The founders we work with benefit from access to a range of data types, including financial market data across all asset classes, alternative data, credit scores and ratings, employment and demographic information, and even personal finance and banking data. Each component helps entrepreneurs improve AI models and ensure accurate outputs.
Creating accessible data for growing startups has come full circle. In some cases, founders who gained access to the DAR became successful and chose to offer the same opportunity to the next generation of entrepreneurs, partnering with us as new data providers. Recent examples include our work with Kaleidoscope, an AI-driven securities research platform; MarketReader, which produces financial market data; and ConsciESG, which provides ESG scoring for investment analysis. All three began as DAR members and are now data partners, paying it forward to other fintech founders.
What are some of the most exciting or surprising ways you’ve seen financial data being used to fuel growth in AI?
Our startup members are using data in many ways to drive AI growth. A few stand out:
Personalized financial coaching: AI-powered “financial wellness assistants” that recommend budgeting, investing, or savings strategies in real time, using granular transaction data.

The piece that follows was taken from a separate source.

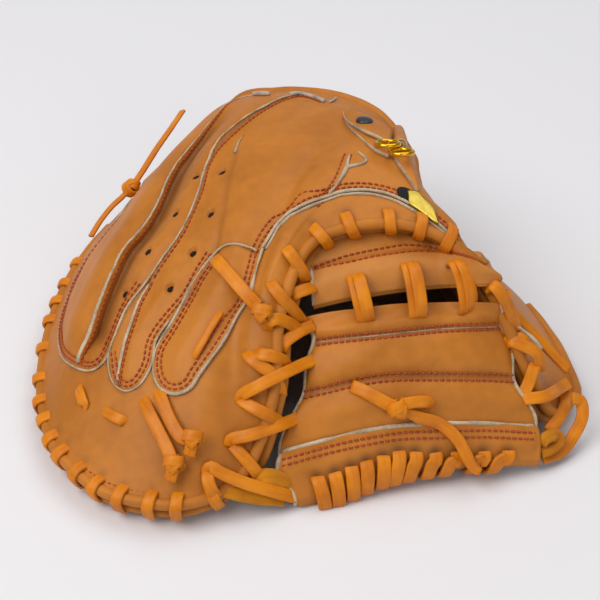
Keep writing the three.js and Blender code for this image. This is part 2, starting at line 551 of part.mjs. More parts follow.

Investment decision efficiencies: Applying AI to manual tasks like data gathering and normalization to improve the speed and accuracy of investment decisions.
Fraud prevention and compliance automation: Using trusted datasets to train models that detect subtle shifts in transaction sequences or spending patterns, spotting risks like money laundering faster than traditional rules-based systems.
These are just a few examples. We’re also seeing growth in credit scoring and climate finance or ESG applications. As AI evolves, the demand for high-quality data will continue to grow, shaping how the next generation of fintech solutions will be built and scaled.